Staying safe during a heat wave is a community’s responsibility. Be sure to check on your family, friends and neighbours whose health may be at risk during a heat event.

For information about local programs and facilities to help you stay cool, check with your local municipality or call our Health Line at 519-271-7600 or toll-free at 1-877-271-7348 extension 267.

Things You Can Do to Protect Yourself

  • Sign up to receive Heat Alerts from the Government of Canada.A little girl in a hat drinking water from a fountain.
  • Check the Weather Network for information regarding weather and humidex reports.
  • Wear light, loose fitting clothes.
  • Drink plenty of water or natural fruit juices.
  • Avoid beverages such as alcohol, coffee, tea or cola.
  • Eat light, cool foods, and try to avoid using the oven or other hot appliances.
  • Stay in air conditioned rooms, either at home, at a friend’s place, or in public spaces such as malls, libraries, community centres or specially designated facilities.
  • If you do not have air conditioning at home, open windows slightly but keep blinds closed during the day on the sunny side of your home.
  • Keep indoor lights low or turned off.
  • Take cool baths or showers periodically to cool down.
  • If outdoors, stay in the shade and avoid strenuous physical activities. Wear sun block and a hat.
  • Check up on friends, family and neighbours regularly who may be at high risk during a heat event.
  • Do not leave people or pets in parked vehicles as they can get very hot!
  • Check the Ministry of the Environment for information regarding smog alerts.

Are You at Risk?

During a heat wave, everyone is at risk, but some groups are more vulnerable than others. They include:

  • Infants under one year of age
  • People 65 years of age or older
  • People with chronic medical conditions such as heart disease, respiratory conditions, and diabetes
  • People on certain types of medications for high blood pressure, depression, and insomnia
  • Homeless people
  • People with limited mobility
  • People with mental impairment
  • People who exercise vigorously outdoors such as playing sports, cyclists, and gardeners
  • Outdoor workers, depending upon length or time and exertion levels
  • People who work in places where heat is emitted through industrial processes such as foundries, bakeries, and dry cleaners. Please see the Ministry of Labour’s Website for further advice about heat stress.

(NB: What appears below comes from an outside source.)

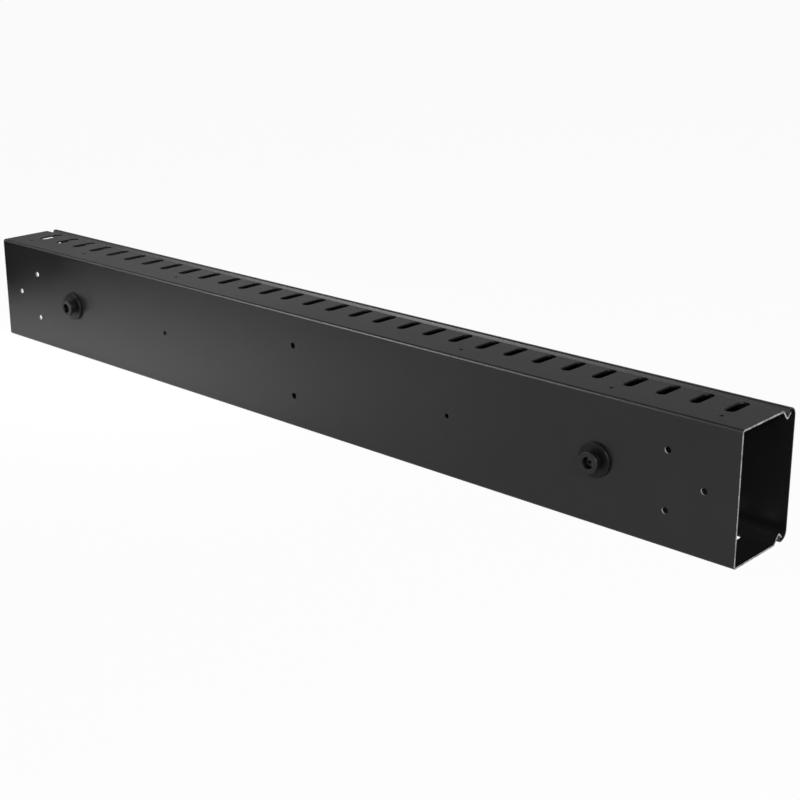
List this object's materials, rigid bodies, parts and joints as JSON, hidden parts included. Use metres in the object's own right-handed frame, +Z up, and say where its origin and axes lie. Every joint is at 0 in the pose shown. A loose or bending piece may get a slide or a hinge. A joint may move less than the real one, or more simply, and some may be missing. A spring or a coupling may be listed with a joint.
{
  "type": "vertical cable manager",
  "caption": "Slotted sheet-steel cable channel with a hooked clip-on cover and two keyhole mounting buttons, for the upright of a server rack.",
  "frame": {"origin": "centre of the back panel's outer face, midway between its two centre holes", "axes": "+X along the channel, +Y from the back panel towards the cover, +Z up as the part lies on one side wall"},
  "size_m": [0.914, 0.0853, 0.107],
  "materials": {
    "black_powder_coat": "satin",
    "black_cover_coat": "satin",
    "black_button": "satin",
    "black_screw": "satin",
    "zinc_plated_steel": "satin"
  },
  "bodies": {
    "channel": {"trough": "black_powder_coat", "mount_button_left": "black_button", "mount_button_right": "black_button", "button_screw_left": "black_screw", "button_screw_right": "black_screw", "lock_washer_left": "zinc_plated_steel", "lock_washer_right": "zinc_plated_steel", "hex_nut_left": "zinc_plated_steel", "hex_nut_right": "zinc_plated_steel"},
    "cover": {"cover": "black_cover_coat"}
  },
  "joints": [
    {"name": "cover_slide", "type": "slide", "parent": "channel", "child": "cover", "axis": [1, 0, 0], "range_m": [-0.92, 0.92]}
  ]
}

Health Risks of Extreme Heat: Know When to Get Help

Adverse health effects can occur as a direct result of exposure to excessive heat:

  • Heat cramps – symptoms and signs include painful muscular cramps, usually in the legs or abdomen
  • Heat exhaustion – symptoms and signs include heavy sweating, weakness, dizziness, nausea, vomiting, and fainting.
  • Heat stroke – symptoms and signs include headache, dizziness, confusion or other altered mental state, fainting. Skin may be hot and dry, or the individual may be sweating due to high body temperature. This is a medical emergency that can prove fatal!

Increases in other health problems can also be seen, especially for those with other chronic medical conditions such as heart conditions.

Consult a healthcare provider or call Telehealth Ontario at 1-866-797-0000 or 1-877-797-0007 if you experience any of the above symptoms.